Efficient Routing for Cost Effective Scale-out Data Architectures

Published 28 Jun 2016 in cs.DB | (1606.08884v1)

Abstract: Efficient retrieval of information is of key importance when using Big Data systems. In large scale-out data architectures, data are distributed and replicated across several machines. Queries/tasks to such data architectures, are sent to a router which determines the machines containing the requested data. Ideally, to reduce the overall cost of analytics, the smallest set of machines required to satisfy the query should be returned by the router. Mathematically, this can be modeled as the set cover problem, which is NP-hard, thus making the routing process a balance between optimality and performance. Even though an efficient greedy approximation algorithm for routing a single query exists, there is currently no better method for processing multiple queries than running the greedy set cover algorithm repeatedly for each query.
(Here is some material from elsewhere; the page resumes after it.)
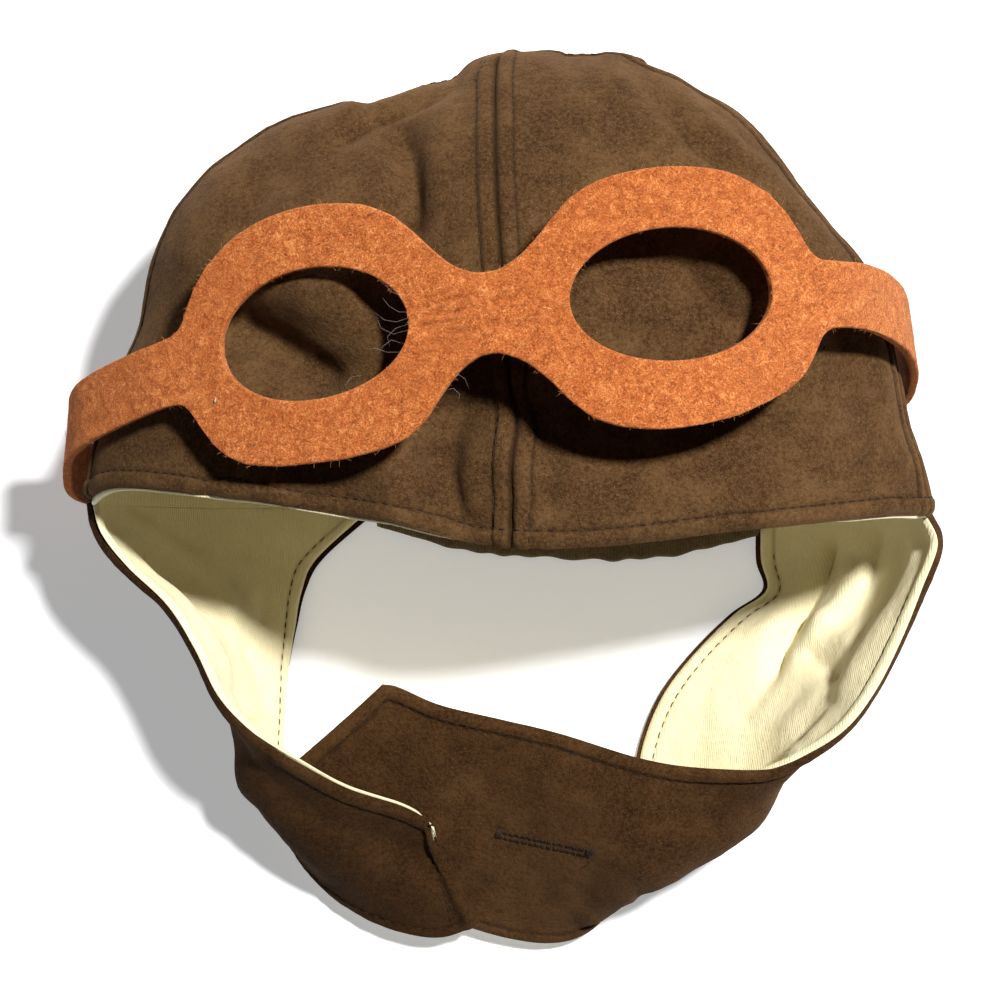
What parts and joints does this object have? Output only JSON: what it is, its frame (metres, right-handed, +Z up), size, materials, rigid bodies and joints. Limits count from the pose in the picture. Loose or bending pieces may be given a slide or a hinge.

This method is impractical for Big Data systems and the state-of-the-art techniques route a query to all machines and choose as a cover the machines that respond fastest. In this paper, we propose an efficient technique to speedup the routing of a large number of real-time queries while minimizing the number of machines that each query touches (query span). We demonstrate that by analyzing the correlation between known queries and performing query clustering, we can reduce the set cover computation time, thereby significantly speeding up routing of unknown queries. Experiments show that our incremental set cover-based routing is 2.5 times faster and can return on average 50% fewer machines per query when compared to repeated greedy set cover and baseline routing techniques.